De conclusie en de aanbeveling van het adviescollege ICT-Toetsing luidt: «Wij steunen de beweging om met behulp van standaardisatie de Industriële Automatisering (IA) te verbeteren. Het programma IA Sourcing (IAS) kiest echter voor een vergaande vorm waarbij RWS standaard bouwblokken ontwikkelt, levert en beheert. Hoewel IAS al drie jaar onderweg is, zien we nog weinig aanwijzingen dat de gekozen aanpak de beoogde verbetering gaat brengen. Als eerste is de meerwaarde van complexe 3B-bouwblokken nog niet aangetoond. Ten tweede komt de uitrol van opgeleverde kleinere bouwblokken niet van de grond. Ten derde dreigt kennis in de markt onvoldoende te worden benut. We vragen ons ten slotte af waarom IAS geen alternatieven overweegt die sneller tot resultaat kunnen leiden.

Om te voorkomen dat RWS nog jarenlang op deze weg verder gaat zonder dat de IA aantoonbaar verbetert, adviseren wij om IAS maximaal twee jaar de tijd te geven om objectief vast te stellen welke vorm van standaardisatie per IA-component het meest geschikt is. Wij adviseren om hierbij onderscheid te maken in drie sporen. Een spoor gericht op het bepalen van de meerwaarde van 3B-bouwblokken. Een tweede spoor om ervaring op te doen met de uitrol van opgeleverde bouwblokken en een derde spoor om bestaande functionele kaders en kwaliteitseisen te versterken.»

Implementatie van aanbevelingen

Op basis van de dialoog met het adviescollege tijdens de toetsing en de conclusies van het eindrapport heb ik besloten om de genoemde aanbevelingen over te nemen en het programma zodanig aan te passen dat binnen twee jaar duidelijk is welke vorm van standaardisatie per IA-component het meest geschikt is.

Het bepalen van de meerwaarde van de 3B-bouwblokken (bediening, besturing en bewaking van bruggen en tunnels) zal met voorrang worden opgepakt door het in kaart brengen van de huidige «nul-situatie» bij lopende opdrachten, zodat de baten (het sneller oplossen van storingen) vastgesteld kunnen worden en kunnen worden afgezet tegen de kosten.
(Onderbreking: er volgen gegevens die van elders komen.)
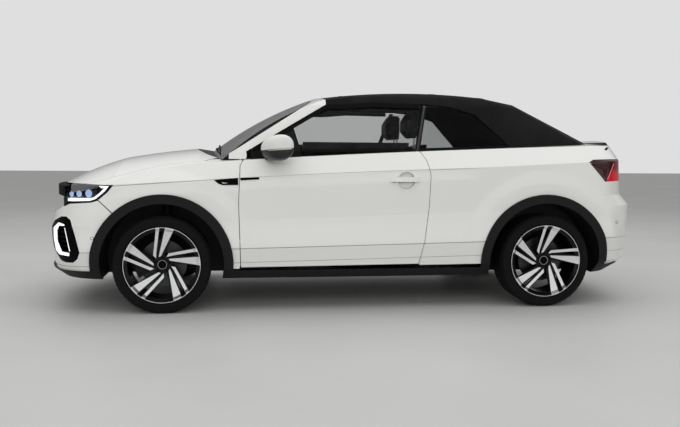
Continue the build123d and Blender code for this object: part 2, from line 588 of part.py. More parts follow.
def save_grilles(outer):
    """The upper grille, a mesh under a bar, and the slats of the lower mouth."""
    end_x, end_y = GRILLE_END
    bar = arc_band(GRILLE_NOSE_X, end_x, end_y, GRILLE_DEPTH, GRILLE_BAR_Z, GRILLE_TOP_Z)
    nose_x, side_x = GRILLE_NOSE_X + BAR_STEP, end_x + 2
    grille = bar + arc_band(nose_x, side_x, end_y, GRILLE_DEPTH, GRILLE_LOW_Z, GRILLE_BAR_Z)
    slot_room = arc_band(nose_x, side_x, end_y, SLOT_DEPTH, GRILLE_LOW_Z, GRILLE_TOP_Z)
    grille -= [slot_room & block(-ENDS, -1700, -half, half, z, z + SLOT_H) for z, half in GRILLE_SLOTS]
    low, high = MOUTH_Z
    half = MOUTH_HALF_W
    mouth_zone = outer & block(-ENDS, -1800, -half + SEAM, half - SEAM, low + SEAM, high - SEAM)
    mouth = Pos(8, 0, 0) * mouth_zone - Pos(44, 0, 0) * mouth_zone
    mouth -= [block(-ENDS, -1800, -half + 24, half - 24, z, z + 24) & (mouth_zone - Pos(26, 0, 0) * mouth_zone)
              for z in MOUTH_SLOTS]
    save("front_grilles", grille & side_prism(GRILLE_SIDE, -end_y, end_y), mouth)


def save_nose(outer, skin, lights):
    """Front bumper, and the corner intakes with the running lights in them."""
    outline = side_prism(INTAKE, -MOUTH_HALF_W - 12, -1000)
    shape = side_prism([(-ENDS, TRIM_TOP_Z + SEAM), (-ENDS, 703.0), (-1926.0, 703.0), (-1885.0, 722.0),
                        (-1745.0, 732.0)] + BUMPER_LINE + [(BUMPER_LINE[1][0], TRIM_TOP_Z + SEAM)], -1000, 1000)
    room = side_prism([(x, z - 1) for x, z in GRILLE_SIDE[:3]] + [(-1900.0, 715.0), (-1900.0, 900.0),
                      (-ENDS, 900.0)], -GRILLE_END[1], GRILLE_END[1])
    mouth = block(-ENDS, -1900, -MOUTH_HALF_W, MOUTH_HALF_W, *MOUTH_Z)
    save("front_bumper", (skin & shape) - both_wells(ARCH_TRIM_R + SEAM, 480, 1000) - pair(outline) - room - mouth)

    corner = outer & block(-2300, -1700, -1000, -200, 300, 700)
    cuts = [side_prism(points, -300, -1000) for points in (INTAKE_LIGHT, INTAKE_TRIM)]
    pocket = (corner - sunk(corner, 34, 1)) & side_prism(INTAKE_POCKET, -300, -1000)
    groove = corner - sunk(corner, 22, 1)
    panel = ((corner - sunk(corner, 52, 1)) & outline) - pocket - [groove & cut for cut in cuts]
    slats = [pocket & block(-2300, -1700, -1000, -300, z, z + 9) & sunk(corner, 10, 1) for z in INTAKE_SLATS]
    save("corner_intakes", *pair(panel + slats))
    light = sunk(corner, 4, 1) - sunk(corner, 22 - 2 * SEAM, 1)
    strips = lights + [light & cut for cut in cuts]
    save("running_lights", *[piece for strip in strips for piece in pair(strip)])


def save_tail(skin):
    """Rear bumper with a plain recess for a plate."""
    half = LID_HALF_W
    shape = side_prism([(1700, TRIM_TOP_Z + SEAM)] + REAR_BUMPER_LINE + [(ENDS, REAR_BUMPER_TOP),
                       (ENDS, TRIM_TOP_Z + SEAM)], -1000, 1000)
    bumper = (skin & shape) - both_wells(ARCH_TRIM_R + SEAM, 480, 1000)
    bumper -= block(1780, 2300, -half, half, LID_LOW_Z - LID_GAP, 900)
    bumper -= block(TAIL_X - 14, TAIL_X + 20, -262, 262, 560, 680)
    save("rear_bumper", bumper)


def save_trim(inner):
    """Black trim round the arches and along the sills, one piece right round below the paint."""
    shell = body_mass(TRIM_PROUD) - inner
    trim = shell & block(-2300, 2300, -1000, 1000, GROUND_CLEARANCE, TRIM_TOP_Z)
    trim -= both_wells(ARCH_R, 480, 1000)
    for x in (FRONT_AXLE_X, REAR_AXLE_X):
        ring = (cross_cylinder(x, TYRE_R, ARCH_TRIM_R, -600, -1000)
                - cross_cylinder(x, TYRE_R, ARCH_R, -599, -1001)) & block(x - 600, x + 600, -1000, 0, TRIM_TOP_Z, 900)
        trim += pair(ring & shell)
    save("arch_and_sill_trim", trim)


def save_doors(outer, cabin, glass_in):
    """Doors with their glass, mirrors and handles."""
    zone = side_prism(DOOR_OUTLINE, -300, -1000)
    door = ((outer & zone) - (side_mass(-DOOR_T) & zone)) - (cabin_mass(SEAM) - cabin_mass(-GLASS_T - SEAM))
    x0, x1, z0, z1 = HANDLE
    middle, skin_y = (x0 + x1) / 2, HALF_W - 6
    cup = Pos(middle + 10, -skin_y, (z0 + z1) / 2 - 6) * (Rot(90, 0, 0) * Cone(66, 52, 24))
    door -= cup
    save_sides("door", door)
    bow = [ThreePointArc((x0, -skin_y - 4), (middle, -skin_y - 34), (x1, -skin_y - 4)),
           Line((x1, -skin_y - 4), (x1, -skin_y + 14)), Line((x1, -skin_y + 14), (x1 - 34, -skin_y + 14)),
           ThreePointArc((x1 - 34, -skin_y + 14), (middle, -skin_y - 20), (x0 + 34, -skin_y + 14)),
           Line((x0 + 34, -skin_y + 14), (x0, -skin_y + 14)), Line((x0, -skin_y + 14), (x0, -skin_y - 4))]
    save_sides("door_handle", plan_prism(bow, z0, z1) - (side_mass(SEAM) & zone))

    side_glass = cabin - glass_in
    pane = side_glass & side_prism(DOOR_GLASS, -450, -1000)
    save_sides("door_window", pane - block(-900, 600, -1000, 0, 900, 1040))
    sections = [Plane(origin=((x0 + x1) / 2, -y, (z0 + z1) / 2), x_dir=(1, 0, 0), z_dir=(0, -1, 0))
                * RectangleRounded(x1 - x0, z1 - z0, 0.46 * min(x1 - x0, z1 - z0))
                for y, x0, x1, z0, z1 in MIRROR_SECTIONS]
    case = loft(sections)
    foot = block(-622, -560, -750, -850, 1018, 1046)
    sail = side_glass & side_prism(SAIL, -450, -1000)
    save_sides("mirror", (case + foot + sail) - (side_mass(SEAM) & outer))


def save_glasshouse(outer, cabin, glass_in):
    """Windscreen and its frame, soft top, fixed glass and wipers."""
    shell = cabin - cabin_mass(-FABRIC_T)
    glass = cabin - glass_in
    save("windscreen_frame", shell & side_prism(PILLAR, -1000, 1000))
    save("windscreen", (glass & side_prism(SCREEN_EDGE, -1000, 1000)) - outer)
    x0, x1, half = REAR_PANE
    room = block(x0, x1, -half, half, 1150, 1600)
    pane = block(x0 + SEAM, x1 - SEAM, -half + SEAM, half - SEAM, 1150, 1600)
    save("soft_top", (shell & side_prism(TOP_EDGE, -1000, 1000)) - room - outer)
    save("rear_window", glass & pane)
    save("quarter_windows", *pair((glass & side_prism(QUARTER_GLASS, -450, -1000)) - outer))
    save("divider_strips", *pair((shell & side_prism(DIVIDER, -450, -1000)) - outer))
    over = Pos(-7, 0, 11) * cabin - Pos(0, 0, 2 * SEAM) * cabin
    wipers = []
    for y, turn, span in ((-300, 3.0, 590), (300, -3.0, 520)):
        blade = Pos(-905, y, 1100) * (Rot(0, 0, turn) * Box(16, span, 400))
        arm = Pos(-945, y - 60, 1100) * (Rot(0, 0, 24) * Box(18, 200, 400))
        wipers.append((over & (blade + arm)) - outer)
    save("wipers", *wipers)


# ------------------------------------------------------ floor and running gear
def jack_block(x, side, z0, z1):
    return block(x - 40, x + 40, side * 700, side * 750, z0, z1)


def save_floor(well_room):
    """Floor, firewall, front frame rails, undertrays and wheel liners."""
    inside = body_mass(-PANEL_T - SEAM)
    floor = block(-1000, 840, -770, 770, GROUND_CLEARANCE, FLOOR_Z)
    floor += block(800, 1960, -640, 640, REAR_FLOOR_Z - FLOOR_T, REAR_FLOOR_Z)
    floor += block(800, 840, -640, 640, GROUND_CLEARANCE, REAR_FLOOR_Z)
    floor += block(FIREWALL_X, FIREWALL_X + 30, -700, 700, GROUND_CLEARANCE, 930)
    for side in SIDES:
        top_x, top_y = kingpin(side)[1][:2]
        floor += block(-1700, FIREWALL_X + 5, side * 462, side * 472, 285, 850)
        floor += block(top_x - 75, top_x + 75, side * 465, side * 625, 815, 835)
        floor -= kingpin_rod(side, 0.7, 1.1, STRUT_SHAFT_R + SEAM)
    floor = (floor & inside) - well_room
    for x in JACK_X:
        for side in SIDES:
            floor += jack_block(x, side, GROUND_CLEARANCE - JACK_PAD_H, GROUND_CLEARANCE + 1)
    save("floor_and_firewall", floor)
    tray = block(-2100, -1002, -900, 900, GROUND_CLEARANCE, GROUND_CLEARANCE + 10)
    tray += block(842, 2050, -900, 900, GROUND_CLEARANCE, GROUND_CLEARANCE + 10)
    save("undertrays", (tray & inside) - well_room)
    liners = []
    for x, y0 in WELLS:
        liner = (cross_cylinder(x, TYRE_R, ARCH_R + LINER_T, -y0, -846)
                 - cross_cylinder(x, TYRE_R, ARCH_R, -y0 - LINER_T, -850)
                 - kingpin_rod(-1, 0.2, 1.1, STRUT_R + 40) - cross_cylinder(x, TYRE_R, AXLE_R + 8, -400, -800))
        zone = block(x - 600, x + 600, -1000, 0, GROUND_CLEARANCE + 12, 900)
        liners.extend(pair(liner & zone & inside))
    save("wheel_liners", *liners)


def save_running_gear():
    """Engine, subframe, rear axle with its dampers, knuckles and wheels."""
    subframe_top = GROUND_CLEARANCE + 75
    save("engine_block", block(-1690, -1180, -330, 330, subframe_top + SEAM, 820))
    save("front_subframe", block(-1640, -1003, -430, 430, GROUND_CLEARANCE + 10, subframe_top))
    beam = rod((REAR_AXLE_X, -HALF_TRACK + 90, TYRE_R), (REAR_AXLE_X, HALF_TRACK - 90, TYRE_R), AXLE_R)
    stubs = rod((REAR_AXLE_X, -HALF_TRACK - 44, TYRE_R), (REAR_AXLE_X, HALF_TRACK + 44, TYRE_R), SPINDLE_R)
    save("rear_axle", beam + stubs)
    damper_z = TYRE_R + AXLE_R + SEAM
    underside = REAR_FLOOR_Z - FLOOR_T - SEAM
    damper = Pos(REAR_AXLE_X, -540, 0) * (
        Pos(0, 0, (damper_z + underside) / 2) * Cylinder(22, underside - damper_z)
        + Pos(0, 0, underside - 5) * Cylinder(40, 10))
    save("rear_dampers", *pair(damper))
    save_sides("knuckle", knuckle())
    pieces = {axle: rim(turn) for axle, turn in (("front", 0.0), ("rear", -5.5))}
    rubber, disc = tyre(), brake_disc()
    for x, axle in ((FRONT_AXLE_X, "front"), (REAR_AXLE_X, "rear")):
        for side in SIDES:
            name = f"{axle}_{NAMES[side]}"
            save(f"rim_{name}", wheel_at(pieces[axle], x, side))
            save(f"tyre_{name}", wheel_at(rubber, x, side))
            save(f"brake_disc_{name}", wheel_at(disc, x, side))


def save_interior():
    """Dashboard, console, seats, bench and steering."""
    dash = [(-865, 700), (-868, 950), (-700, 984), (-560, 976), (-520, 900), (-560, 780), (-640, 700)]
    column_room = rod(column_point(260), column_point(20), COLUMN_R + SEAM)
    save("dashboard", side_prism(dash, -690, 690) - column_room)
    console = block(-640, 330, -105, 105, FLOOR_Z + SEAM, 520) + block(-40, 330, -100, 100, 500, 600)
    save("centre_console", console)
    save("front_seats", *pair(chair()))
    foot = REAR_FLOOR_Z + SEAM
    bench = [(850, foot), (830, 560), (1120, 545), (1200, 1150), (1290, 1150), (1300, foot)]
    save("rear_bench", side_prism(bench, -560, 560))
    save("steering_wheel", steering_wheel())
    save("steering_column", rod(column_point(220), column_point(26), COLUMN_R)
         + rod(column_point(60), column_point(2), SHAFT_R))


def main():
    os.makedirs("parts", exist_ok=True)
    outer, inner = body_mass(), body_mass(-PANEL_T)
    skin = outer - inner
    cabin, glass_in = cabin_mass(), cabin_mass(-GLASS_T)
    save_panels(outer, skin, cabin)
    save_grilles(outer)
    save_nose(outer, skin, save_lamps(outer))
    save_tail(skin)
    save_trim(inner)
    save_doors(outer, cabin, glass_in)
    save_glasshouse(outer, cabin, glass_in)
    well_room = [w for x, y0 in WELLS for w in pair(
        cross_cylinder(x, TYRE_R, ARCH_R + LINER_T + SEAM, -y0 + SEAM, -1000))]
    save_floor(well_room)
    save_running_gear()
    save_interior()


main()
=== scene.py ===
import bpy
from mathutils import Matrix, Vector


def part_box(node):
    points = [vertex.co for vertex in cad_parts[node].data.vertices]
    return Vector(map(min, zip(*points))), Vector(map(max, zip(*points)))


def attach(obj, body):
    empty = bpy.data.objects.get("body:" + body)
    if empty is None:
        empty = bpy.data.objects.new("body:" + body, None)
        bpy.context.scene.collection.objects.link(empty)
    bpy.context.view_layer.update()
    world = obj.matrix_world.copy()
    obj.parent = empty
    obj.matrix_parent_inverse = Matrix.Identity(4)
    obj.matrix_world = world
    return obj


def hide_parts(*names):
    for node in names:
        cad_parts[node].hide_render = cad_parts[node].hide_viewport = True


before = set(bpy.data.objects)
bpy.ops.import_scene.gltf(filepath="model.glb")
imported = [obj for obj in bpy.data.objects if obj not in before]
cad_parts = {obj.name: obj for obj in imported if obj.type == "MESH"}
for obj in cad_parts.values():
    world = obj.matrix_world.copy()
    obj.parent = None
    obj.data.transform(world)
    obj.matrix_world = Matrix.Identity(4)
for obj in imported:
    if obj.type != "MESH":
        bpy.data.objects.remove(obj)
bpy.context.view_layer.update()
"""Dresses the frame of a soft-top crossover convertible: finishes, fine forms, cloth, light and camera."""
from dataclasses import dataclass, field
from enum import Enum
import logging
import math
from typing import Callable, Sequence

import bpy
import bmesh
import numpy as np
from mathutils import Matrix, Vector
from mathutils.bvhtree import BVHTree

logging.basicConfig(level=logging.INFO, format="%(message)s")
LOG = logging.getLogger("scene")
MM = 0.001
HUB_HEIGHT = 0.322           # metres
FRONT_AXLE_X = -1.296
REAR_AXLE_X = 1.334
ABOVE = 1.6                  # a height over the whole car
MATH = "ShaderNodeMath"
RANGE = "ShaderNodeMapRange"
MIX = "ShaderNodeMix"
SPLIT = "ShaderNodeSeparateXYZ"
JOIN = "ShaderNodeCombineXYZ"
SMOOTH = {"interpolation_type": "SMOOTHSTEP"}
Point = tuple[float, float]
Triple = tuple[float, float, float]


class Side(Enum):
    """A side of the car: the sign of its y and its name in node names."""

    LEFT = (-1, "left")
    RIGHT = (1, "right")

    @property
    def sign(self) -> int:
        """The sign of y on this side."""
        return self.value[0]

    @property
    def word(self) -> str:
        """The side's name as nodes write it."""
        return self.value[1]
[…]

Pas als de meerwaarde overtuigend is aangetoond, worden stappen gezet in de ontwikkeling van nieuwe bouwblokken.

De uitrol van de opgeleverde bouwblokken wordt nu nog niet structureel ingezet in het areaal van Rijkswaterstaat. Het college wijst daarbij op het ontbreken van een aantal randvoorwaarden, zoals de aanwezigheid van een planning en de opbouw van een beheer- en onderhoudsorganisatie voor de bouwblokken. In overleg met de markt zal worden onderzocht hoe aan deze randvoorwaarden voldaan kan worden. Het uitgangspunt daarbij is dat het Rijk de regie houdt over de essentiële IA-componenten en tegelijk de markt zo veel mogelijk inschakelt.

Binnen het programma Vervanging en Renovatie (VenR) zullen waar mogelijk de bouwblokken die al ontwikkeld en getest zijn worden toegepast. Hierdoor zullen de ontwikkelkosten naar verwachting worden terugverdiend en de gewenste effecten worden behaald. Zo wordt bij de Haringvlietbrug, de Brug over de Noord en de Spijkernisserbrug het «3B Bruggen» bouwblok doorontwikkeld.

Bij de ontwikkeling van de reeds ontwikkelde blokken is ingezet op vergaande technische standaardisatie van de IA. In het licht van het advies van het college zullen minder vergaande opties alsnog worden onderzocht en afgewogen tegen de tot op heden gevolgde oplossingsrichting. In dit onderzoek worden externe adviseurs en vertegenwoordigers van de relevante marktpartijen betrokken.

Bij de hierboven omschreven aanpassing van het programma zal de denk- en daadkracht van de markt zo veel mogelijk worden benut. Het Ministerie van Infrastructuur en Waterstaat heeft als publieke opdrachtgever bovendien de verantwoordelijkheid om een level playing field na te streven. Daarom zal ook een marktanalyse worden uitgevoerd om na te gaan wat het risico is op markverstoring en of dat te ondervangen is.

Tot slot wil ik het adviescollege ICT-Toetsing danken voor de constructieve dialoog tijdens het toetsingsproces. Dit heeft geleid tot concrete aanbevelingen die Rijkswaterstaat ondersteunen in de verdere uitwerking en uitvoering van haar IAS programma.